Research indicates that ongoing classroom assessment can have a positive influence on instruction. Participants in the day long Assessment Techniques for the Elementary Classroom Professional Development Institute (PDI) on October 20 during NSTA’s Hartford Convention will select from elementary sessions for grades K-2 or 3-5, and learn from presenters selected for expertise in assessment and inquiry. The keynote address “If We Finish Our Work on Time, I Promise We Can Have an Assessment,” will be delivered by Catherine Valentino, author and consultant. Breakout sessions will be led by notable authors and science education leaders, including Karen Ostlund, Judith Lederman, Doug Llewellyn, Mike Hibbard, and Ralph Yulo. The field editors of NSTA’s Science Scope, Inez Liftig, and Science and Children, Chris Ohana, will also conduct breakout sessions. Dr. Norm Lederman of the Illinois Institute of Technology will present a closer look at “The Various Flavors of Inquiry” during the sponsored luncheon. For descriptions of both PDI sessions, and to register, visit http://www.nsta.org/conventionbrowse2/&Meeting_Code=2005HAR&type=Prof.+Dev.+Institute. For complete agendas and general information on Hartford event, and NSTA’s other fall conventions in Chicago and Nashville, go to http://www.nsta.org/conventions.

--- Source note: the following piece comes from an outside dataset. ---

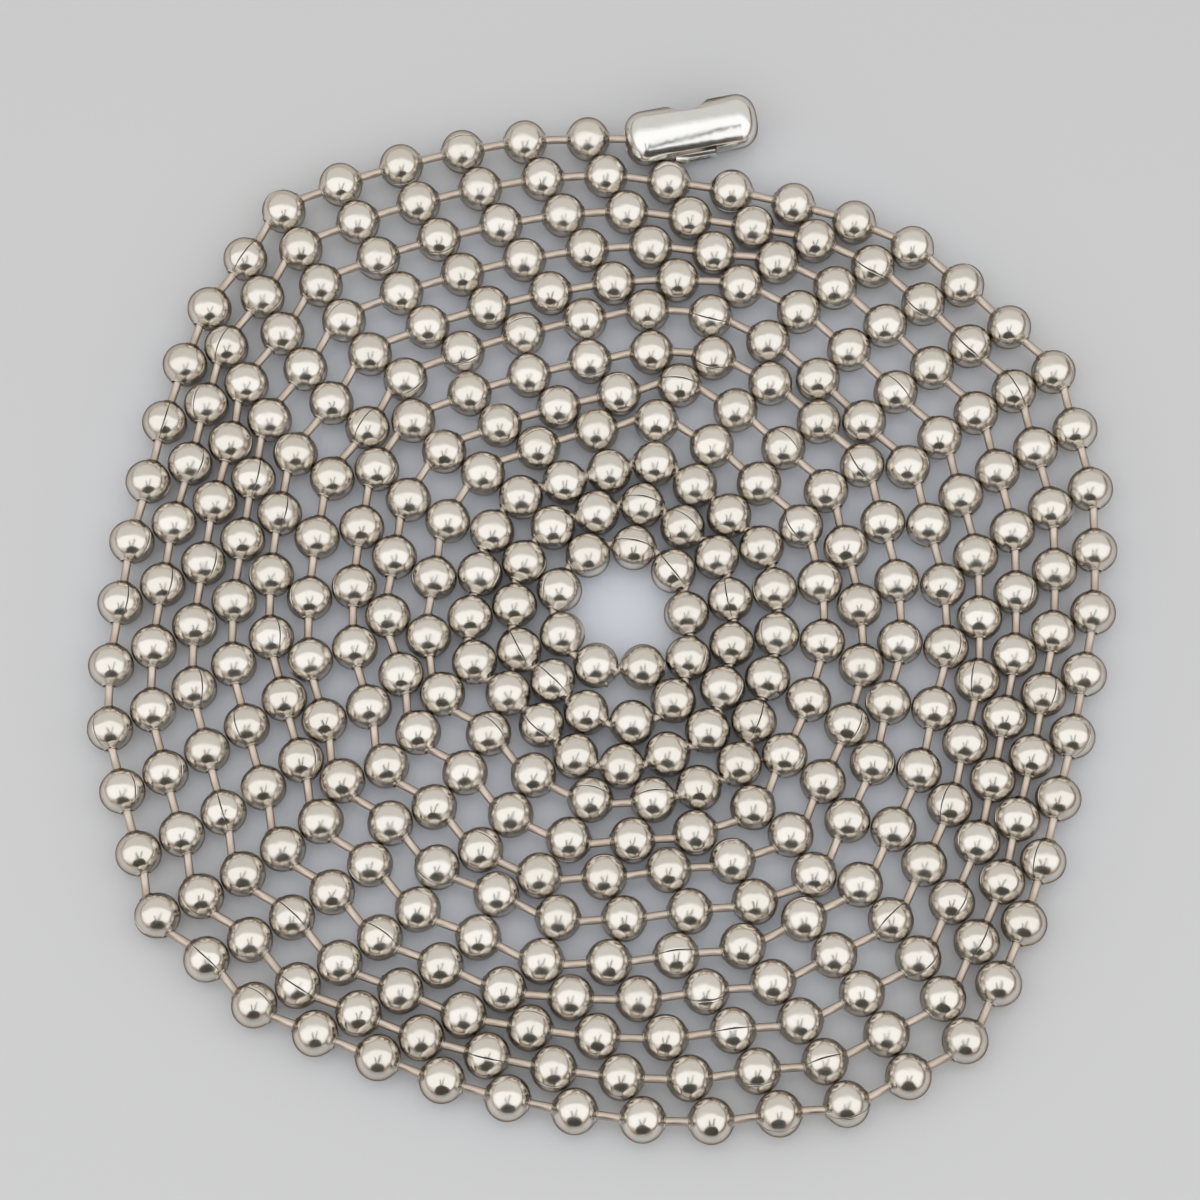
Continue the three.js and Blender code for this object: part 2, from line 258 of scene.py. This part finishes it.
def bead_profile():
    """Closed section of the bead's wall: outside, rim, hole, inside, hole, rim."""
    half = BEAD_LENGTH / 2
    outside = shell_arc(BEAD_R, half, HOLE_RADIUS, RIM_OUTER_RADIUS, OUTSIDE_POINTS)
    inside = shell_arc(
        BEAD_R - BEAD_WALL, half - BEAD_WALL, HOLE_RADIUS, RIM_OUTER_RADIUS, INSIDE_POINTS
    )
    rim = [
        (RIM_OUTER_RADIUS - RIM_FOOT_IN, half - RIM_FOOT_DOWN),
        (RIM_OUTER_RADIUS - RIM_SHOULDER_IN, half + RIM_SHOULDER_UP * RIM_HEIGHT),
        (HOLE_RADIUS + RIM_CREST_OUT, half + RIM_HEIGHT),
        (HOLE_RADIUS, half),
        (HOLE_RADIUS + HOLE_TAPER, half - BEAD_WALL),
    ]
    left_rim = [(r, -x) for r, x in reversed(rim)]
    return [*rim, *inside, *left_rim, *reversed(outside)]


def bead_mesh():
    """One rolled bead, its seam open from pole to pole, with rounded seam edges."""
    half_open = SEAM_WIDTH / BEAD_R / 2
    edge = [half_open + share * SEAM_EDGE_ROUND / BEAD_R for share in SEAM_EDGE_STEPS]
    start = half_open + SEAM_BORDER / BEAD_R
    plain = 2 * math.pi - 2 * start
    middle = [start + plain * k / (BEAD_COLUMNS - 1) for k in range(BEAD_COLUMNS)]
    angles = [*edge, *middle, *[2 * math.pi - angle for angle in reversed(edge)]]
    drops = [share * SEAM_EDGE_ROUND for share in SEAM_EDGE_DROPS]
    sunk = [*drops, *[0.0] * BEAD_COLUMNS, *reversed(drops)]

    profile = bead_profile()
    n = len(profile)
    points, faces = turned(profile, angles, closed_section=True)
    for j, drop in enumerate(sunk):
        column = points[j * n : (j + 1) * n]
        radii = np.hypot(column[:, 1], column[:, 2])
        is_outside = radii > BEAD_R - OUTER_PART_OF_WALL * BEAD_WALL
        column[:, 1:] *= np.where(is_outside, 1 - drop / radii, 1.0)[:, None]
    last = (len(angles) - 1) * n
    caps = [tuple(reversed(range(n))), tuple(last + k for k in range(n))]
    return points, faces, caps


def pin_mesh(half_span):
    """A wire shank with a rounded head at each end; half_span runs from its middle to a head."""
    half = [(PIN_R, half_span)]
    for width, along in PIN_HEAD_SECTION:
        half.append((PIN_HEAD_DIAMETER / 2 * width, half_span + along * PIN_HEAD_LENGTH))
    profile = [*[(r, -x) for r, x in reversed(half)], *half]
    points, faces = turned(profile, full_circle(PIN_SIDES), closed_round=True)
    n = len(profile)
    caps = [
        tuple(n * k for k in range(PIN_SIDES)),
        tuple(n * k + n - 1 for k in reversed(range(PIN_SIDES))),
    ]
    return points, faces, caps


def axes_matrix(axis, roll):
    """Turns the X axis onto a direction, after a roll about it."""
    side = Vector((0, 0, 1)).cross(axis).normalized()
    up = axis.cross(side)
    base = Matrix((axis, side, up)).transposed()
    return np.array(base @ Matrix.Rotation(roll, 3, "X"))


def add_object(name, data):
    obj = bpy.data.objects.new(name, data)
    bpy.context.scene.collection.objects.link(obj)
    return obj


def set_tone(mesh, tones):
    """How light the metal is at each point, which its material reads."""
    attribute = mesh.attributes.new("piece_tone", "FLOAT", "POINT")
    attribute.data.foreach_set("value", np.array(tones, np.float32))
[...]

NSTA is partnering with Vision Service Plan (VSP), the nation’s largest provider of eye care health insurance coverage, to offer a unique new award for K–12 science teachers. The VSP “Vision of Science” Award will recognize one classroom science teacher who has developed creative and innovative science lessons that encourage students to learn and understand eye health and vision. The winning teacher of the “Vision of Science” Award will receive $2,500, which includes travel expenses to attend the NSTA National Convention in Anaheim, April 6-9, 2006. The winning teacher’s school will also receive a $3,000 check to be used to further the study, teaching, and learning about eye vision and health. To download an application for this new award, go to http://www.nsta.org/vsp.
In addition to this award, there are plenty more opportunities to win a 2006 NSTA Teacher Award. Nominate one of your colleagues—or yourself—for one of 15 different programs that recognize and reward excellence among K–12 educators, professors, and principals. Check out all the 2006 Teacher Awards at http://www.nsta.org/awardscomp/&program_type=teacher. You can also request an application by e-mailing email@example.com or calling 703-312-9217. Deadline for applications is October 15, 2005.
Just off the press is the first of nine new fall titles from NSTA Press—Exemplary Science in Grades 5-8: Standards-Based Success Stories. Nearly a decade after the release of the National Science Education Standards, how have educators used the goals to plan content, improve teaching, and assess real learning? This collection of 15 essays provides the answers to this question at the middle school level. Educators in grades 5–8 describe real-life programs they’ve developed to fulfill the Standards’ More Emphasis guidelines.